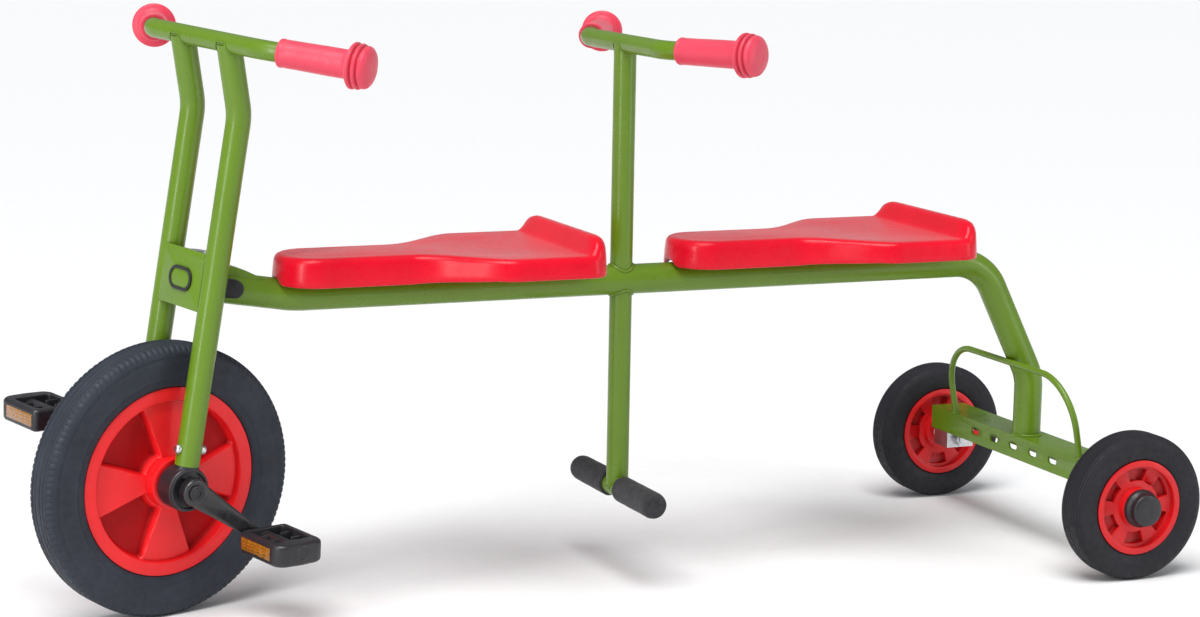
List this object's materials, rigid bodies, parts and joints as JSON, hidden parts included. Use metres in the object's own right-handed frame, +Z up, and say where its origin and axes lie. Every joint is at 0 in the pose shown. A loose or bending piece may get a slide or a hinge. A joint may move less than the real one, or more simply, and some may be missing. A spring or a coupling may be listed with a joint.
{
  "type": "tandem tricycle",
  "caption": "Child's tandem tricycle with a pedalled front wheel that steers, a long backbone tube, saddles one behind the other, rear rider's handlebar and footrest, and small rear wheels.",
  "frame": {"origin": "on the ground, below the middle of the tricycle's length and width", "axes": "+X forward along the backbone, +Y to the riders' left, +Z up; the fork rests turned 17 degrees to the left"},
  "size_m": [1.3956, 0.552, 0.6833],
  "materials": {
    "green_paint": "gloss",
    "saddle_red": "satin",
    "wheel_red": "satin",
    "grip_coral": "satin",
    "front_rubber": "matt",
    "rear_rubber": "matt",
    "black_plastic": "matt",
    "black_steel": "satin",
    "foam": "matt",
    "zinc": "satin",
    "reflector": "gloss",
    "bush_plastic": "matt"
  },
  "bodies": {
    "frame": {"backbone_tube": "green_paint", "rear_leg_tube": "green_paint", "head_tube": "green_paint", "head_gusset": "green_paint", "steering_bushes": "black_plastic", "steering_stops": "foam", "handlebar_post": "green_paint", "footrest_post": "green_paint", "rear_handlebar": "green_paint", "rear_grip_left": "grip_coral", "rear_grip_right": "grip_coral", "footrest_bar": "green_paint", "footrest_sleeve_left": "foam", "footrest_sleeve_right": "foam", "axle_beam": "green_paint", "guard_hoop": "green_paint", "axle_block_left": "zinc", "axle_block_right": "zinc", "rear_axle_left": "zinc", "rear_axle_right": "zinc", "front_seat": "saddle_red", "rear_seat": "saddle_red", "seat_brackets": "green_paint", "seat_studs": "zinc"},
    "fork": {"fork_leg_left": "green_paint", "fork_leg_right": "green_paint", "head_bracket": "green_paint", "head_badge": "black_plastic", "pivot_bolt": "zinc", "pivot_nut": "zinc", "front_handlebar": "green_paint", "front_grip_left": "grip_coral", "front_grip_right": "grip_coral", "bearing_housing_left": "black_plastic", "bearing_housing_right": "black_plastic", "axle_bearing_left": "zinc", "axle_bearing_right": "zinc", "housing_bolts": "zinc"},
    "front_wheel": {"front_rim": "wheel_red", "front_tyre": "front_rubber", "front_axle": "zinc", "crank_left": "black_steel", "crank_right": "black_steel", "crank_bolts": "black_plastic", "pedal_spindle_left": "zinc", "pedal_spindle_right": "zinc"},
    "left_pedal": {"pedal_left": "black_plastic", "pedal_reflectors_left": "reflector", "pedal_cap_left": "black_plastic"},
    "right_pedal": {"pedal_right": "black_plastic", "pedal_reflectors_right": "reflector", "pedal_cap_right": "black_plastic"},
    "left_rear_wheel": {"rear_rim_left": "wheel_red", "rear_tyre_left": "rear_rubber", "rear_bushes_left": "bush_plastic", "hub_cap_left": "black_plastic"},
    "right_rear_wheel": {"rear_rim_right": "wheel_red", "rear_tyre_right": "rear_rubber", "rear_bushes_right": "bush_plastic", "hub_cap_right": "black_plastic"}
  },
  "joints": [
    {"name": "steering", "type": "hinge", "parent": "frame", "child": "fork", "pos_m": [0.53457, 0, 0.15704], "axis": [-0.1564, 0, 0.9877], "range_deg": [-59, 25]},
    {"name": "front_wheel_spin", "type": "hinge", "parent": "fork", "child": "front_wheel", "pos_m": [0.54024, 0.00175, 0.15794], "axis": [-0.2888, 0.9563, -0.0457], "continuous": true},
    {"name": "left_pedal_spin", "type": "hinge", "parent": "front_wheel", "child": "left_pedal", "pos_m": [0.45394, -0.02742, 0.09279], "axis": [-0.2888, 0.9563, -0.0457], "continuous": true},
    {"name": "right_pedal_spin", "type": "hinge", "parent": "front_wheel", "child": "right_pedal", "pos_m": [0.62654, 0.03093, 0.22309], "axis": [-0.2888, 0.9563, -0.0457], "continuous": true},
    {"name": "left_rear_wheel_spin", "type": "hinge", "parent": "frame", "child": "left_rear_wheel", "pos_m": [-0.6075, 0.237, 0.0905], "axis": [0, 1, 0], "continuous": true},
    {"name": "right_rear_wheel_spin", "type": "hinge", "parent": "frame", "child": "right_rear_wheel", "pos_m": [-0.6075, -0.237, 0.0905], "axis": [0, 1, 0], "continuous": true}
  ]
}
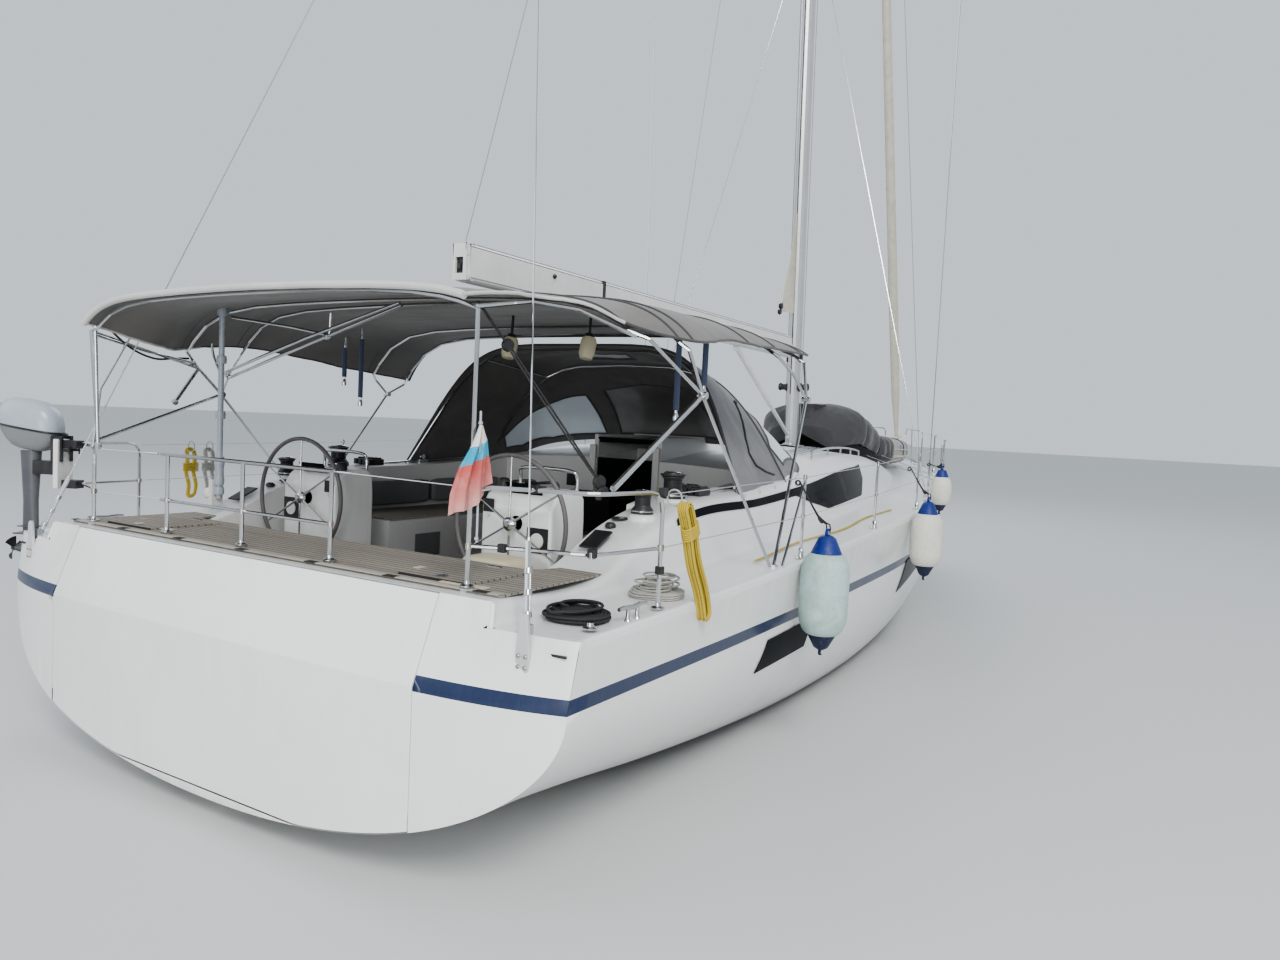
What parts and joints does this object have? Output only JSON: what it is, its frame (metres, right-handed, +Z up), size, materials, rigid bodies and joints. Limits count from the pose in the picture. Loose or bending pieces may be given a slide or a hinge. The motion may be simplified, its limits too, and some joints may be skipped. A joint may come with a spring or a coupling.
{
  "type": "sailing yacht",
  "caption": "Cruising sailing yacht afloat: wide stern with drop-down platform, twin wheels, canopy and sprayhood, boom, raked mast, rolled genoa, fin keel.",
  "frame": {"origin": "on the waterline, on the centreline, below the aft edge of the deck at the transom", "axes": "+X to the bow, +Y to port, +Z up"},
  "size_m": [15.062, 5.6494, 25.17],
  "materials": {
    "gelcoat": "glossy, weathered",
    "teak": "grey, unvarnished",
    "acrylic": "smoked, glossy",
    "steel": "polished, stained in places",
    "aluminium": "anodised satin",
    "black_plastic": "satin",
    "sailcloth": "woven, grubby",
    "iron": "antifouling paint",
    "bronze": "dull",
    "canvas": "woven acrylic canvas",
    "dark_canvas": "woven acrylic canvas",
    "fender_vinyl": "scuffed",
    "tender_fabric": "coated fabric",
    "flag_cloth": "faded",
    "black_rope": "braided",
    "white_rope": "braided, greyed",
    "yellow_rope": "braided"
  },
  "bodies": {
    "boat": {"hull": "gelcoat", "deck": "gelcoat", "helm_console_port": "gelcoat", "helm_console_starboard": "gelcoat", "aft_deck_teak": "teak", "cockpit_sole_teak": "teak", "bench_teak_port": "teak", "bench_teak_starboard": "teak", "cockpit_table": "teak", "shrouds_port": "steel", "shrouds_starboard": "steel", "backstay": "steel", "bow_roller": "steel", "anchor": "steel", "pushpit_port": "steel", "pushpit_starboard": "steel", "aft_rail": "steel", "stanchions_port": "steel", "stanchions_starboard": "steel", "pulpit": "steel", "bimini_frame": "steel", "sprayhood_frame": "steel", "cleat_aft_port": "steel", "cleat_aft_starboard": "steel", "cleat_bow_port": "steel", "cleat_bow_starboard": "steel", "mast": "aluminium", "saildrive": "aluminium", "outboard": "black_plastic", "keel": "iron", "bimini_canopy": "canvas", "sprayhood": "dark_canvas", "tender_cover": "dark_canvas", "fender_aft": "fender_vinyl", "fender_middle": "fender_vinyl", "fender_fore": "fender_vinyl", "tender": "tender_fabric", "ensign": "flag_cloth", "rope_coil_black": "black_rope", "rope_coil_white": "white_rope", "rope_hank_yellow": "yellow_rope"},
    "rudder_body": {"rudder": "gelcoat"},
    "propeller_body": {"propeller": "bronze"},
    "boom_body": {"boom": "aluminium"},
    "transom_platform_body": {"transom_platform": "gelcoat"},
    "companionway_slide_body": {"companionway_slide": "acrylic"},
    "saloon_hatch_body": {"saloon_hatch": "acrylic"},
    "anchor_locker_lid_body": {"anchor_locker_lid": "gelcoat"},
    "locker_lid_port_body": {"locker_lid_port": "gelcoat"},
    "locker_lid_starboard_body": {"locker_lid_starboard": "gelcoat"},
    "table_leaf_port_body": {"table_leaf_port": "teak"},
    "table_leaf_starboard_body": {"table_leaf_starboard": "teak"},
    "wheel_port_body": {"wheel_port": "steel"},
    "wheel_starboard_body": {"wheel_starboard": "steel"},
    "winch_primary_port_body": {"winch_primary_port": "black_plastic"},
    "winch_primary_starboard_body": {"winch_primary_starboard": "black_plastic"},
    "winch_secondary_port_body": {"winch_secondary_port": "black_plastic"},
    "winch_secondary_starboard_body": {"winch_secondary_starboard": "black_plastic"},
    "genoa_furled_body": {"genoa_furled": "sailcloth"}
  },
  "joints": [
    {"name": "rudder_turn", "type": "hinge", "parent": "boat", "child": "rudder_body", "pos_m": [0.69, 0, 0], "axis": [0, 0, 1], "range_deg": [-35, 35]},
    {"name": "wheel_port_turn", "type": "hinge", "parent": "boat", "child": "wheel_port_body", "pos_m": [1.3, 1.02, 1.7], "axis": [1, 0, 0], "range_deg": [-281, 281]},
    {"name": "wheel_starboard_turn", "type": "hinge", "parent": "boat", "child": "wheel_starboard_body", "pos_m": [1.3, -1.02, 1.7], "axis": [1, 0, 0], "range_deg": [-281, 281]},
    {"name": "propeller_spin", "type": "hinge", "parent": "boat", "child": "propeller_body", "pos_m": [4.94, 0, -0.96], "axis": [1, 0, 0], "continuous": true},
    {"name": "boom_swing", "type": "hinge", "parent": "boat", "child": "boom_body", "pos_m": [8.61, 0, 3.53], "axis": [-0.0544, 0, 0.9985], "range_deg": [-72, 72]},
    {"name": "platform_drop", "type": "hinge", "parent": "boat", "child": "transom_platform_body", "pos_m": [-0.19, 0, 0.178], "axis": [0, -1, 0], "range_deg": [0, 90]},
    {"name": "slide_open", "type": "slide", "parent": "boat", "child": "companionway_slide_body", "axis": [1, 0, 0], "range_m": [0, 0.7]},
    {"name": "saloon_hatch_open", "type": "hinge", "parent": "boat", "child": "saloon_hatch_body", "pos_m": [6.868, 0, 2.238], "axis": [0, 1, 0], "range_deg": [0, 80]},
    {"name": "anchor_lid_open", "type": "hinge", "parent": "boat", "child": "anchor_locker_lid_body", "pos_m": [13.232, 0, 1.952], "axis": [0, -1, 0], "range_deg": [0, 80]},
    {"name": "locker_port_open", "type": "hinge", "parent": "boat", "child": "locker_lid_port_body", "pos_m": [0.714, 1.4, 1.534], "axis": [0, 1, 0], "range_deg": [0, 85]},
    {"name": "locker_starboard_open", "type": "hinge", "parent": "boat", "child": "locker_lid_starboard_body", "pos_m": [0.714, -1.4, 1.534], "axis": [0, 1, 0], "range_deg": [0, 85]},
    {"name": "leaf_port_lift", "type": "hinge", "parent": "boat", "child": "table_leaf_port_body", "pos_m": [3.16, 0.208, 1.728], "axis": [1, 0, 0], "range_deg": [0, 90]},
    {"name": "leaf_starboard_lift", "type": "hinge", "parent": "boat", "child": "table_leaf_starboard_body", "pos_m": [3.16, -0.208, 1.728], "axis": [-1, 0, 0], "range_deg": [0, 90]},
    {"name": "winch_primary_port_turn", "type": "hinge", "parent": "boat", "child": "winch_primary_port_body", "pos_m": [2.25, 1.7, 1.88], "axis": [0, 0, 1], "continuous": true},
    {"name": "winch_primary_starboard_turn", "type": "hinge", "parent": "boat", "child": "winch_primary_starboard_body", "pos_m": [2.25, -1.7, 1.88], "axis": [0, 0, 1], "continuous": true},
    {"name": "winch_secondary_port_turn", "type": "hinge", "parent": "boat", "child": "winch_secondary_port_body", "pos_m": [1.75, 1.755, 1.8], "axis": [0, 0, 1], "continuous": true},
    {"name": "winch_secondary_starboard_turn", "type": "hinge", "parent": "boat", "child": "winch_secondary_starboard_body", "pos_m": [1.75, -1.755, 1.8], "axis": [0, 0, 1], "continuous": true},
    {"name": "genoa_furl", "type": "hinge", "parent": "boat", "child": "genoa_furled_body", "pos_m": [14.38, 0, 2.3], "axis": [-0.32, 0, 0.9474], "continuous": true}
  ],
  "couplings": [
    {"joint": "wheel_port_turn", "follows": "rudder_turn", "ratio": 8},
    {"joint": "wheel_starboard_turn", "follows": "rudder_turn", "ratio": 8}
  ]
}
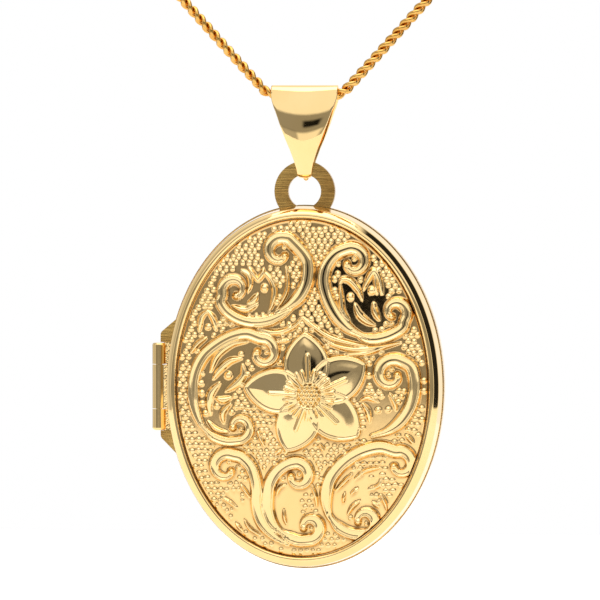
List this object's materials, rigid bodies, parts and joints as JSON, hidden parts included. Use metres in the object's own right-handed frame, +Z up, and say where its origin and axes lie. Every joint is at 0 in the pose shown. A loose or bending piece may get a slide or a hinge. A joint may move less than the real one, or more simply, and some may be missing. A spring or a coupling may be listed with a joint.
{
  "type": "locket",
  "caption": "Oval hinged locket with an embossed floral front, hanging from a tapered bail on a short taut stretch of curb chain with its clasp.",
  "frame": {"origin": "where the chain's axis crosses the middle of the bail's top bend", "axes": "+Z up when the locket hangs, +Y to the plain back, -Y to the embossed front, +X to the opening side"},
  "size_m": [0.0356, 0.0059, 0.0586],
  "materials": {
    "polished_gold": "mirror polish, thin wear on edges",
    "embossed_gold": "polished raised work on a beaded ground",
    "brushed_gold": "fine straight brushing",
    "chain_gold": "polished, diamond cut faces",
    "spring_steel": "drawn wire",
    "clear_window": "clear acetate sheet",
    "photo_paper": "blank satin photographic paper"
  },
  "bodies": {
    "chain": {"chain": "chain_gold", "left_jump_ring": "chain_gold", "right_jump_ring": "chain_gold", "clasp_ring": "chain_gold", "clasp_loop": "chain_gold", "clasp_spring": "spring_steel", "end_tag": "chain_gold"},
    "clasp_bolt": {"clasp_bolt": "chain_gold"},
    "bail": {"bail": "polished_gold", "bail_solder_bead": "polished_gold"},
    "back_half": {"loop_plate": "brushed_gold", "back_cover": "polished_gold", "snap_rim": "polished_gold", "back_hinge_knuckles": "polished_gold", "hinge_pin": "polished_gold", "back_photo_tray": "polished_gold", "back_photo_card": "photo_paper", "back_photo_window": "clear_window", "back_photo_frame": "polished_gold"},
    "front_half": {"front_rim": "polished_gold", "front_panel": "embossed_gold", "front_hinge_knuckle": "polished_gold", "front_photo_tray": "polished_gold", "front_photo_card": "photo_paper", "front_photo_window": "clear_window", "front_photo_frame": "polished_gold"}
  },
  "joints": [
    {"name": "bail_swing", "type": "hinge", "parent": "chain", "child": "bail", "pos_m": [0, 0, 0], "axis": [1, 0, 0], "range_deg": [-90, 90]},
    {"name": "locket_swing", "type": "hinge", "parent": "bail", "child": "back_half", "pos_m": [0, 0, -0.00673], "axis": [1, 0, 0], "range_deg": [-30, 30]},
    {"name": "cover_hinge", "type": "hinge", "parent": "back_half", "child": "front_half", "pos_m": [-0.01313, -0.00032, -0.0261], "axis": [0, 0, -1], "range_deg": [0, 180]},
    {"name": "bolt_slide", "type": "hinge", "parent": "chain", "child": "clasp_bolt", "pos_m": [-0.01558, 0, 0.01354], "axis": [0, 1, 0], "range_deg": [0, 48], "stiffness_Nm_per_rad": 0.002, "springref_deg": -20.05}
  ]
}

********************

- **Exercise description**:
Read through the lines above and collect those that contain the string "origin".

- **Worked answer**:
List this object's materials, rigid bodies, parts and joints as JSON, hidden parts included. Use metres in the object's own right-handed frame, +Z up, and say where its origin and axes lie. Every joint is at 0 in the pose shown. A loose or bending piece may get a slide or a hinge. A joint may move less than the real one, or more simply, and some may be missing. A spring or a coupling may be listed with a joint.
  "frame": {"origin": "on the ground, below the middle of the tricycle's length and width", "axes": "+X forward along the backbone, +Y to the riders' left, +Z up; the fork rests turned 17 degrees to the left"},
  "frame": {"origin": "on the waterline, on the centreline, below the aft edge of the deck at the transom", "axes": "+X to the bow, +Y to port, +Z up"},
List this object's materials, rigid bodies, parts and joints as JSON, hidden parts included. Use metres in the object's own right-handed frame, +Z up, and say where its origin and axes lie. Every joint is at 0 in the pose shown. A loose or bending piece may get a slide or a hinge. A joint may move less than the real one, or more simply, and some may be missing. A spring or a coupling may be listed with a joint.
  "frame": {"origin": "where the chain's axis crosses the middle of the bail's top bend", "axes": "+Z up when the locket hangs, +Y to the plain back, -Y to the embossed front, +X to the opening side"},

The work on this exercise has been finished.